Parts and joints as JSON
◇ ◇ ◇ ◇
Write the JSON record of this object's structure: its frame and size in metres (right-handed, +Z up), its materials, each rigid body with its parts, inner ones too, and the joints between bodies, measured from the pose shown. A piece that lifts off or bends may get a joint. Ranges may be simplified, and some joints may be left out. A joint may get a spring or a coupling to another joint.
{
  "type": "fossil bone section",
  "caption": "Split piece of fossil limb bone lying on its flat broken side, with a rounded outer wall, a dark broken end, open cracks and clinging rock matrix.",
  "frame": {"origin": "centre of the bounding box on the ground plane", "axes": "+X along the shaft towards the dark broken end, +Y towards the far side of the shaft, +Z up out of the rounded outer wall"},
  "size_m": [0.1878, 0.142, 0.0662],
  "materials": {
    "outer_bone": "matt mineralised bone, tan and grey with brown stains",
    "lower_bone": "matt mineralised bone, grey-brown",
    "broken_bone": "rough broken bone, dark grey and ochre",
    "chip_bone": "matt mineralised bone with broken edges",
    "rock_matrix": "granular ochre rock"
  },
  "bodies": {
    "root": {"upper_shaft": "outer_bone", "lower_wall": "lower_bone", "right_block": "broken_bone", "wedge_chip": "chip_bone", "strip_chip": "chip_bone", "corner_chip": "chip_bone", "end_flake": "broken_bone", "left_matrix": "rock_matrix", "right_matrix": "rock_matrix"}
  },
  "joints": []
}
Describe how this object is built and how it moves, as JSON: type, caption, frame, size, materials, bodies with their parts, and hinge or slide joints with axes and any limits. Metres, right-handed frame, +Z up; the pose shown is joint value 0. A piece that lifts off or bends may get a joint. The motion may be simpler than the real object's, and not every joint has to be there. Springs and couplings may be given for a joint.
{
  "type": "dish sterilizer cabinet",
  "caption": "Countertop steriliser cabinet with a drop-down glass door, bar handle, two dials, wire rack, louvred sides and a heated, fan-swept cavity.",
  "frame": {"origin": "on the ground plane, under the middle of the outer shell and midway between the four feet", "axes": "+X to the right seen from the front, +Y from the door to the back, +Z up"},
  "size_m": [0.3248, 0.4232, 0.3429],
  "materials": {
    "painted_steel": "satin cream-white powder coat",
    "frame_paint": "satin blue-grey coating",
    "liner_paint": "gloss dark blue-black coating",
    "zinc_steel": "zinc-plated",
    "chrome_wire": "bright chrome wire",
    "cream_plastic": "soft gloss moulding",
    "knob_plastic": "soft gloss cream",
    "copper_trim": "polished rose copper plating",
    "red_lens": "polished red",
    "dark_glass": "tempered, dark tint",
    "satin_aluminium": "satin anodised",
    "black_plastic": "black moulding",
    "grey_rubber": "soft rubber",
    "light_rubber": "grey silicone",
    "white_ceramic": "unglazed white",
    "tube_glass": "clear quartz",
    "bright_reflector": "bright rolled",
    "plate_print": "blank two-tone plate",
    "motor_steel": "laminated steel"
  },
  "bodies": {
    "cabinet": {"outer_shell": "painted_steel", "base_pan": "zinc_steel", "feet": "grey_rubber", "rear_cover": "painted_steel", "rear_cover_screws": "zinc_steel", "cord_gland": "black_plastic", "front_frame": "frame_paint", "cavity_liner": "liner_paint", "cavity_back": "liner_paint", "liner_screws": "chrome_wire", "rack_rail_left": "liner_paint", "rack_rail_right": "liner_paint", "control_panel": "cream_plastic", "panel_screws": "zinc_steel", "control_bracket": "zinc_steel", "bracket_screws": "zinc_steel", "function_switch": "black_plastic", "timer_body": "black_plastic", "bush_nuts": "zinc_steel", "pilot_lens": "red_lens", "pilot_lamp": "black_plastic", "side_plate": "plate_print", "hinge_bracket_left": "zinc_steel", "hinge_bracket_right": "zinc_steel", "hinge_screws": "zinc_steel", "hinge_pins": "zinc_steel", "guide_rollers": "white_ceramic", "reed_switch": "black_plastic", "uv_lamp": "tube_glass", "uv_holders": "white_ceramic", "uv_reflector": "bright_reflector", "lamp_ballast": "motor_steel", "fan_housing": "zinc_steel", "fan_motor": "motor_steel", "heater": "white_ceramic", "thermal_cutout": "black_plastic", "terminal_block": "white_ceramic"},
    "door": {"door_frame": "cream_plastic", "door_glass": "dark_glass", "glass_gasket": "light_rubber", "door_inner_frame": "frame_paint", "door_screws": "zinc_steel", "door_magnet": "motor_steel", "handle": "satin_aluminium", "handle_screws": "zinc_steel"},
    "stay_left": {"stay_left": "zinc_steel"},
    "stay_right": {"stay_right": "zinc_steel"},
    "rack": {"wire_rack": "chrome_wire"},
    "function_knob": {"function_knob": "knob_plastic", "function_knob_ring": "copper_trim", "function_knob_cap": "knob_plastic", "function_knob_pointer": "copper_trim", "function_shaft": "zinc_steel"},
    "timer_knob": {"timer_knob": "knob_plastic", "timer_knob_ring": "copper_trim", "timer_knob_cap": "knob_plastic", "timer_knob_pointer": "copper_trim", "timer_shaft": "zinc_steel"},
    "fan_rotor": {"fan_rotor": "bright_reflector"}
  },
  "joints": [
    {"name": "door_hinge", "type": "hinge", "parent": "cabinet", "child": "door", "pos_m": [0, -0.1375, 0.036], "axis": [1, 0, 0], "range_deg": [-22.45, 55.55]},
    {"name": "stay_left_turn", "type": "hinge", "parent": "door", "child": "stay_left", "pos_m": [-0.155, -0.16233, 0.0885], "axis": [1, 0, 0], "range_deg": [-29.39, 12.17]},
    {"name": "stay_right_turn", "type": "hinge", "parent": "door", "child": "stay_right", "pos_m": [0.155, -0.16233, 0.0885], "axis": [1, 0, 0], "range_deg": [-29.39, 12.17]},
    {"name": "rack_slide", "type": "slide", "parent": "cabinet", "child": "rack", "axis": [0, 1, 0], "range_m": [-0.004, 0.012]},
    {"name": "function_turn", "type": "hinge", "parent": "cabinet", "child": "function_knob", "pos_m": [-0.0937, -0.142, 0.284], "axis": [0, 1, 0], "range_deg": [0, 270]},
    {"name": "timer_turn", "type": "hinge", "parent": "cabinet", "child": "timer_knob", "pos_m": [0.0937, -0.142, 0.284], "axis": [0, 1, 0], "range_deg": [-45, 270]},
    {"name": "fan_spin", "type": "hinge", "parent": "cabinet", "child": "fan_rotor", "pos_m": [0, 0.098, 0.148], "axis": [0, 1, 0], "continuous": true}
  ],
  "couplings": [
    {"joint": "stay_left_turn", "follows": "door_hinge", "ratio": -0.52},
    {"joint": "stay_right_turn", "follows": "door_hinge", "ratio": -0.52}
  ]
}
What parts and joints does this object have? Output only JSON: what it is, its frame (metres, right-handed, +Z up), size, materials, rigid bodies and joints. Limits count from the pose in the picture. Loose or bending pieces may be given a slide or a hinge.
◇ ◇ ◇ ◇
_Exercise aim_
Restate the listing above word for word.

_Problem solution_
Write the JSON record of this object's structure: its frame and size in metres (right-handed, +Z up), its materials, each rigid body with its parts, inner ones too, and the joints between bodies, measured from the pose shown. A piece that lifts off or bends may get a joint. Ranges may be simplified, and some joints may be left out. A joint may get a spring or a coupling to another joint.
{
  "type": "fossil bone section",
  "caption": "Split piece of fossil limb bone lying on its flat broken side, with a rounded outer wall, a dark broken end, open cracks and clinging rock matrix.",
  "frame": {"origin": "centre of the bounding box on the ground plane", "axes": "+X along the shaft towards the dark broken end, +Y towards the far side of the shaft, +Z up out of the rounded outer wall"},
  "size_m": [0.1878, 0.142, 0.0662],
  "materials": {
    "outer_bone": "matt mineralised bone, tan and grey with brown stains",
    "lower_bone": "matt mineralised bone, grey-brown",
    "broken_bone": "rough broken bone, dark grey and ochre",
    "chip_bone": "matt mineralised bone with broken edges",
    "rock_matrix": "granular ochre rock"
  },
  "bodies": {
    "root": {"upper_shaft": "outer_bone", "lower_wall": "lower_bone", "right_block": "broken_bone", "wedge_chip": "chip_bone", "strip_chip": "chip_bone", "corner_chip": "chip_bone", "end_flake": "broken_bone", "left_matrix": "rock_matrix", "right_matrix": "rock_matrix"}
  },
  "joints": []
}
Describe how this object is built and how it moves, as JSON: type, caption, frame, size, materials, bodies with their parts, and hinge or slide joints with axes and any limits. Metres, right-handed frame, +Z up; the pose shown is joint value 0. A piece that lifts off or bends may get a joint. The motion may be simpler than the real object's, and not every joint has to be there. Springs and couplings may be given for a joint.
{
  "type": "dish sterilizer cabinet",
  "caption": "Countertop steriliser cabinet with a drop-down glass door, bar handle, two dials, wire rack, louvred sides and a heated, fan-swept cavity.",
  "frame": {"origin": "on the ground plane, under the middle of the outer shell and midway between the four feet", "axes": "+X to the right seen from the front, +Y from the door to the back, +Z up"},
  "size_m": [0.3248, 0.4232, 0.3429],
  "materials": {
    "painted_steel": "satin cream-white powder coat",
    "frame_paint": "satin blue-grey coating",
    "liner_paint": "gloss dark blue-black coating",
    "zinc_steel": "zinc-plated",
    "chrome_wire": "bright chrome wire",
    "cream_plastic": "soft gloss moulding",
    "knob_plastic": "soft gloss cream",
    "copper_trim": "polished rose copper plating",
    "red_lens": "polished red",
    "dark_glass": "tempered, dark tint",
    "satin_aluminium": "satin anodised",
    "black_plastic": "black moulding",
    "grey_rubber": "soft rubber",
    "light_rubber": "grey silicone",
    "white_ceramic": "unglazed white",
    "tube_glass": "clear quartz",
    "bright_reflector": "bright rolled",
    "plate_print": "blank two-tone plate",
    "motor_steel": "laminated steel"
  },
  "bodies": {
    "cabinet": {"outer_shell": "painted_steel", "base_pan": "zinc_steel", "feet": "grey_rubber", "rear_cover": "painted_steel", "rear_cover_screws": "zinc_steel", "cord_gland": "black_plastic", "front_frame": "frame_paint", "cavity_liner": "liner_paint", "cavity_back": "liner_paint", "liner_screws": "chrome_wire", "rack_rail_left": "liner_paint", "rack_rail_right": "liner_paint", "control_panel": "cream_plastic", "panel_screws": "zinc_steel", "control_bracket": "zinc_steel", "bracket_screws": "zinc_steel", "function_switch": "black_plastic", "timer_body": "black_plastic", "bush_nuts": "zinc_steel", "pilot_lens": "red_lens", "pilot_lamp": "black_plastic", "side_plate": "plate_print", "hinge_bracket_left": "zinc_steel", "hinge_bracket_right": "zinc_steel", "hinge_screws": "zinc_steel", "hinge_pins": "zinc_steel", "guide_rollers": "white_ceramic", "reed_switch": "black_plastic", "uv_lamp": "tube_glass", "uv_holders": "white_ceramic", "uv_reflector": "bright_reflector", "lamp_ballast": "motor_steel", "fan_housing": "zinc_steel", "fan_motor": "motor_steel", "heater": "white_ceramic", "thermal_cutout": "black_plastic", "terminal_block": "white_ceramic"},
    "door": {"door_frame": "cream_plastic", "door_glass": "dark_glass", "glass_gasket": "light_rubber", "door_inner_frame": "frame_paint", "door_screws": "zinc_steel", "door_magnet": "motor_steel", "handle": "satin_aluminium", "handle_screws": "zinc_steel"},
    "stay_left": {"stay_left": "zinc_steel"},
    "stay_right": {"stay_right": "zinc_steel"},
    "rack": {"wire_rack": "chrome_wire"},
    "function_knob": {"function_knob": "knob_plastic", "function_knob_ring": "copper_trim", "function_knob_cap": "knob_plastic", "function_knob_pointer": "copper_trim", "function_shaft": "zinc_steel"},
    "timer_knob": {"timer_knob": "knob_plastic", "timer_knob_ring": "copper_trim", "timer_knob_cap": "knob_plastic", "timer_knob_pointer": "copper_trim", "timer_shaft": "zinc_steel"},
    "fan_rotor": {"fan_rotor": "bright_reflector"}
  },
  "joints": [
    {"name": "door_hinge", "type": "hinge", "parent": "cabinet", "child": "door", "pos_m": [0, -0.1375, 0.036], "axis": [1, 0, 0], "range_deg": [-22.45, 55.55]},
    {"name": "stay_left_turn", "type": "hinge", "parent": "door", "child": "stay_left", "pos_m": [-0.155, -0.16233, 0.0885], "axis": [1, 0, 0], "range_deg": [-29.39, 12.17]},
    {"name": "stay_right_turn", "type": "hinge", "parent": "door", "child": "stay_right", "pos_m": [0.155, -0.16233, 0.0885], "axis": [1, 0, 0], "range_deg": [-29.39, 12.17]},
    {"name": "rack_slide", "type": "slide", "parent": "cabinet", "child": "rack", "axis": [0, 1, 0], "range_m": [-0.004, 0.012]},
    {"name": "function_turn", "type": "hinge", "parent": "cabinet", "child": "function_knob", "pos_m": [-0.0937, -0.142, 0.284], "axis": [0, 1, 0], "range_deg": [0, 270]},
    {"name": "timer_turn", "type": "hinge", "parent": "cabinet", "child": "timer_knob", "pos_m": [0.0937, -0.142, 0.284], "axis": [0, 1, 0], "range_deg": [-45, 270]},
    {"name": "fan_spin", "type": "hinge", "parent": "cabinet", "child": "fan_rotor", "pos_m": [0, 0.098, 0.148], "axis": [0, 1, 0], "continuous": true}
  ],
  "couplings": [
    {"joint": "stay_left_turn", "follows": "door_hinge", "ratio": -0.52},
    {"joint": "stay_right_turn", "follows": "door_hinge", "ratio": -0.52}
  ]
}
What parts and joints does this object have? Output only JSON: what it is, its frame (metres, right-handed, +Z up), size, materials, rigid bodies and joints. Limits count from the pose in the picture. Loose or bending pieces may be given a slide or a hinge.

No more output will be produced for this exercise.